Ingressei na Faculdade de Direito da USP em 1983, aos 17 anos de idade, tendo sido a primeira pessoa de minha família a estudar em uma universidade pública.
Residindo em Mogi das Cruzes, última cidade da Grande São Paulo antes do Vale do Paraíba, e filha mais velha de pai militar e mãe superprotetora, a permissão para eu estudar na São Francisco foi condicionada à minha disposição de viajar diariamente para São Paulo, onde, por ser mulher, eu não estava autorizada a morar.
Quase desisti de frequentar o curso já ao final do primeiro semestre: além do cansaço físico decorrente de acordar muito cedo e diariamente passar horas e horas em trânsito, em diferentes modais de transporte público, sentia uma espécie de não pertencimento ao ambiente da faculdade, seja por ser mulher e neta de pessoas analfabetas, seja por ter passado os anos de ditadura morando em uma vila militar e ter conhecimento de que meu pai ainda trabalhava a seu favor, no setor de inteligência do Exército, inclusive tendo como uma de suas funções acompanhar aulas na Faculdade de Filosofia da USP.
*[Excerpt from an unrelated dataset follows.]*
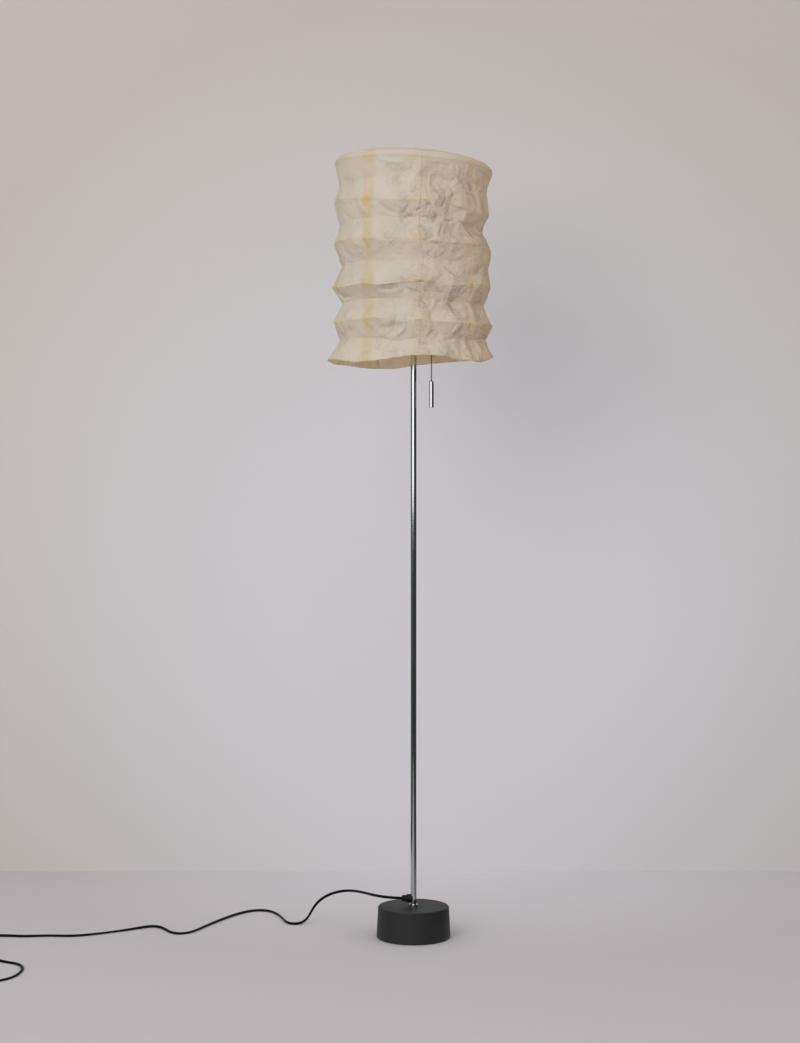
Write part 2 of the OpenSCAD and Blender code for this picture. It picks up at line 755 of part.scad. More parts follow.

Ocasionalmente, durante nossas aulas na São Francisco, constatávamos a presença de um homem que se mantinha isolado no fundo da sala, com roupas e óculos escuros, o qual, jocosamente, era tratado pelos estudantes como “araponga”. Constrangida, eu me mantinha calada acerca das atividades profissionais de meu pai, que se tornaram um segredo que eu tinha vergonha – e medo – de revelar.
Também não revelei a meus pais, em 1984, que, em companhia de colegas da Sanfran, fui para o comício das Diretas Já, no Anhangabaú: escondi minha camiseta amarela dentro da bolsa e me troquei na faculdade. Acredito que tenha sido uma das primeiras das inúmeras solenidades em defesa do regime democrático de que participei, tendo sido a mais recente a que ocorreu no salão nobre da Sanfran, logo após a tentativa de golpe do dia 8 de janeiro de 2023.
Foi na Sanfran que aprendi a importância e o valor da democracia, dos direitos humanos e fundamentais e da dignidade da pessoa humana. Foi a Sanfran que me incentivou – e me ofereceu os meios necessário – para transformar meu senso de justiça em ação e a lutar contra a desigualdade de gênero, inclusive durante o concurso de ingresso no Ministério Público do Estado de São Paulo, em 1988, e toda a subsequente carreira como Promotora de Justiça (cargo no qual tomei posse, coincidentemente, dias após entrar em vigência a “Constituição Cidadã”).
Em 2015, quando meu filho caçula, Rodrigo, se tornou aluno da Sanfran, pude orgulhosamente constatar, por meio dele, que, através da organização de coletivos e das discussões sobre as políticas de cotas, também as desigualdades de classe e raça passaram a ser objeto de enfrentamento na faculdade.
Tendo me aposentado no ano de 2023, como Procuradora de Justiça, depois de 34 anos como integrante do MPSP, hoje moro em São Paulo – cidade que adoro – e, como associada à ONG Mães pela Diversidade (que acolhe famílias de pessoas LGBTQIA+ e atua na promoção e defesa de seus direitos e no combate à LGBTQIA+fobia), sou ativista de direitos humanos, na área da diversidade sexual e de gênero, na qual me especializei.
Em nome dessa associação, acabei de redigir proposta, a ser encaminhada à Comissão da Câmara de Educação Superior do Conselho Nacional de Educação do Ministério da Educação (integrada por professores/as da Sanfran, inclusive uma colega de turma), de revisão das Diretrizes Curriculares Nacionais do Curso de Graduação em Direito, para inclusão da disciplina de Direitos Humanos como obrigatória, com previsão explícita de conteúdos relacionados à diversidade sexual e de gênero e suas intersecções com outros marcadores sociais da diferença, como raça e classe.
Tento retribuir tudo o que recebi na Sanfran contribuindo para a construção de uma sociedade verdadeiramente democrática, inclusiva, diversa e equânime para todas as pessoas.
Parabenizo a USP pelos seus 90 anos e, através deste testemunho, manifesto toda minha enorme gratidão por tudo que me proporcionou!